◆ **Directive**
A faithful transcription of all the data is required.

◆ **Dataset content**

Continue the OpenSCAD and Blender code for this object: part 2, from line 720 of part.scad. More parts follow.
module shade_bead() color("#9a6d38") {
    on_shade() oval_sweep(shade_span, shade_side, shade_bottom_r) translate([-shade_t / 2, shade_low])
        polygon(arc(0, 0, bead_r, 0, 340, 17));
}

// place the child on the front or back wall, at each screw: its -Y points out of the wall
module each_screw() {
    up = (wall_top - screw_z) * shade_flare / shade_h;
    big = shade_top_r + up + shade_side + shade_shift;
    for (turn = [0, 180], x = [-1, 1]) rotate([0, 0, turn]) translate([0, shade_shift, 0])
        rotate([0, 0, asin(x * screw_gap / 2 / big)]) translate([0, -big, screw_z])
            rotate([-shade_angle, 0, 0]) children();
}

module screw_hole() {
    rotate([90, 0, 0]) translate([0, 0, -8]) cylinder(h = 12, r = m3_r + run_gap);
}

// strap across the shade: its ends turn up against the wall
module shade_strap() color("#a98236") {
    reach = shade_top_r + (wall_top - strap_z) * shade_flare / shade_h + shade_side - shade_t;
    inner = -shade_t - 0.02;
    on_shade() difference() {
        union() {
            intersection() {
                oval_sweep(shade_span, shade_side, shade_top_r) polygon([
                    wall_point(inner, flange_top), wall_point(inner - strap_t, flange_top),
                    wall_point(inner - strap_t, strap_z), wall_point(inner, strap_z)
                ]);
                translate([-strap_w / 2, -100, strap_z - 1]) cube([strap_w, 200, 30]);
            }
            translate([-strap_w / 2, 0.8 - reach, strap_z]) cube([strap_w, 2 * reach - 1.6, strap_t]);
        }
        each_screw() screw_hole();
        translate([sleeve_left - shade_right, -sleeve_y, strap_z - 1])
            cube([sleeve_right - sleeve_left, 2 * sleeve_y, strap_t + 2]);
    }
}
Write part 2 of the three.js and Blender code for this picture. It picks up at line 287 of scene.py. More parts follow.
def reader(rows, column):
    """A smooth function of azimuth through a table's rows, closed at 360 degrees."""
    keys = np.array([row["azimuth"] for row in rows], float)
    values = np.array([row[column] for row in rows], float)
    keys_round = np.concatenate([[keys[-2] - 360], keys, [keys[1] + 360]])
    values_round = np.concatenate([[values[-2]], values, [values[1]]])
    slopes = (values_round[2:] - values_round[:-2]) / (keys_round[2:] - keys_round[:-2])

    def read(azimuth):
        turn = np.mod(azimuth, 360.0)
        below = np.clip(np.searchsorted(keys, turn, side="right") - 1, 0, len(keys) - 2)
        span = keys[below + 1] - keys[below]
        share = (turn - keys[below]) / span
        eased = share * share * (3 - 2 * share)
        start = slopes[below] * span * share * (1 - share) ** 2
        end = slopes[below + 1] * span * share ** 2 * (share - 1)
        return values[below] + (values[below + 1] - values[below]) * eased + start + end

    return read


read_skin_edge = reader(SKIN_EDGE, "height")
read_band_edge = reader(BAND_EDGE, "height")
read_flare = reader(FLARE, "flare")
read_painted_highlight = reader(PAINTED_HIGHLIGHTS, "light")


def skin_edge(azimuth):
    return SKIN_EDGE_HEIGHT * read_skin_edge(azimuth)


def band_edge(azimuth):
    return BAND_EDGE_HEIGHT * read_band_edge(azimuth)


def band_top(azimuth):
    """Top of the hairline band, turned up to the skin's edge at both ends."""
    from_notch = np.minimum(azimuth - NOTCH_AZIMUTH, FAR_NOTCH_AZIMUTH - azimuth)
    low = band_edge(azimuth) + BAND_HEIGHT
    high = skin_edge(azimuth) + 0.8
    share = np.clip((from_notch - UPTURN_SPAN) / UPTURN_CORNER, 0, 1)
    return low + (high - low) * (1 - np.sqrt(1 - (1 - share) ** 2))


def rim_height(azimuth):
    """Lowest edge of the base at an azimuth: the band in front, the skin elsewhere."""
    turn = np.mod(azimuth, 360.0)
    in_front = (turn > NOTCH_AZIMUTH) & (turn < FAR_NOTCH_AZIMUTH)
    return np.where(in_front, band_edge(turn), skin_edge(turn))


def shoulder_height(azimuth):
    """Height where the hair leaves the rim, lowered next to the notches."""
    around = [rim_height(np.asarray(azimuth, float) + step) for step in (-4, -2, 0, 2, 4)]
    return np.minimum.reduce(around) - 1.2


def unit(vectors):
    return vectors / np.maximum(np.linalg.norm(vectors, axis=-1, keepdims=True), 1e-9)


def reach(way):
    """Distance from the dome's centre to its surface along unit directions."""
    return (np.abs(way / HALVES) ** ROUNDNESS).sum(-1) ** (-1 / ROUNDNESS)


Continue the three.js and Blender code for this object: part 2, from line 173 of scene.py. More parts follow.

◆ **The response**
Continue the OpenSCAD and Blender code for this object: part 2, from line 720 of part.scad. More parts follow.
module shade_bead() color("#9a6d38") {
    on_shade() oval_sweep(shade_span, shade_side, shade_bottom_r) translate([-shade_t / 2, shade_low])
        polygon(arc(0, 0, bead_r, 0, 340, 17));
}

// place the child on the front or back wall, at each screw: its -Y points out of the wall
module each_screw() {
    up = (wall_top - screw_z) * shade_flare / shade_h;
    big = shade_top_r + up + shade_side + shade_shift;
    for (turn = [0, 180], x = [-1, 1]) rotate([0, 0, turn]) translate([0, shade_shift, 0])
        rotate([0, 0, asin(x * screw_gap / 2 / big)]) translate([0, -big, screw_z])
            rotate([-shade_angle, 0, 0]) children();
}

module screw_hole() {
    rotate([90, 0, 0]) translate([0, 0, -8]) cylinder(h = 12, r = m3_r + run_gap);
}

// strap across the shade: its ends turn up against the wall
module shade_strap() color("#a98236") {
    reach = shade_top_r + (wall_top - strap_z) * shade_flare / shade_h + shade_side - shade_t;
    inner = -shade_t - 0.02;
    on_shade() difference() {
        union() {
            intersection() {
                oval_sweep(shade_span, shade_side, shade_top_r) polygon([
                    wall_point(inner, flange_top), wall_point(inner - strap_t, flange_top),
                    wall_point(inner - strap_t, strap_z), wall_point(inner, strap_z)
                ]);
                translate([-strap_w / 2, -100, strap_z - 1]) cube([strap_w, 200, 30]);
            }
            translate([-strap_w / 2, 0.8 - reach, strap_z]) cube([strap_w, 2 * reach - 1.6, strap_t]);
        }
        each_screw() screw_hole();
        translate([sleeve_left - shade_right, -sleeve_y, strap_z - 1])
            cube([sleeve_right - sleeve_left, 2 * sleeve_y, strap_t + 2]);
    }
}
Write part 2 of the three.js and Blender code for this picture. It picks up at line 287 of scene.py. More parts follow.
def reader(rows, column):
    """A smooth function of azimuth through a table's rows, closed at 360 degrees."""
    keys = np.array([row["azimuth"] for row in rows], float)
    values = np.array([row[column] for row in rows], float)
    keys_round = np.concatenate([[keys[-2] - 360], keys, [keys[1] + 360]])
    values_round = np.concatenate([[values[-2]], values, [values[1]]])
    slopes = (values_round[2:] - values_round[:-2]) / (keys_round[2:] - keys_round[:-2])

    def read(azimuth):
        turn = np.mod(azimuth, 360.0)
        below = np.clip(np.searchsorted(keys, turn, side="right") - 1, 0, len(keys) - 2)
        span = keys[below + 1] - keys[below]
        share = (turn - keys[below]) / span
        eased = share * share * (3 - 2 * share)
        start = slopes[below] * span * share * (1 - share) ** 2
        end = slopes[below + 1] * span * share ** 2 * (share - 1)
        return values[below] + (values[below + 1] - values[below]) * eased + start + end

    return read


read_skin_edge = reader(SKIN_EDGE, "height")
read_band_edge = reader(BAND_EDGE, "height")
read_flare = reader(FLARE, "flare")
read_painted_highlight = reader(PAINTED_HIGHLIGHTS, "light")


def skin_edge(azimuth):
    return SKIN_EDGE_HEIGHT * read_skin_edge(azimuth)


def band_edge(azimuth):
    return BAND_EDGE_HEIGHT * read_band_edge(azimuth)


def band_top(azimuth):
    """Top of the hairline band, turned up to the skin's edge at both ends."""
    from_notch = np.minimum(azimuth - NOTCH_AZIMUTH, FAR_NOTCH_AZIMUTH - azimuth)
    low = band_edge(azimuth) + BAND_HEIGHT
    high = skin_edge(azimuth) + 0.8
    share = np.clip((from_notch - UPTURN_SPAN) / UPTURN_CORNER, 0, 1)
    return low + (high - low) * (1 - np.sqrt(1 - (1 - share) ** 2))


def rim_height(azimuth):
    """Lowest edge of the base at an azimuth: the band in front, the skin elsewhere."""
    turn = np.mod(azimuth, 360.0)
    in_front = (turn > NOTCH_AZIMUTH) & (turn < FAR_NOTCH_AZIMUTH)
    return np.where(in_front, band_edge(turn), skin_edge(turn))


def shoulder_height(azimuth):
    """Height where the hair leaves the rim, lowered next to the notches."""
    around = [rim_height(np.asarray(azimuth, float) + step) for step in (-4, -2, 0, 2, 4)]
    return np.minimum.reduce(around) - 1.2


def unit(vectors):
    return vectors / np.maximum(np.linalg.norm(vectors, axis=-1, keepdims=True), 1e-9)


def reach(way):
    """Distance from the dome's centre to its surface along unit directions."""
    return (np.abs(way / HALVES) ** ROUNDNESS).sum(-1) ** (-1 / ROUNDNESS)


Continue the three.js and Blender code for this object: part 2, from line 173 of scene.py. More parts follow.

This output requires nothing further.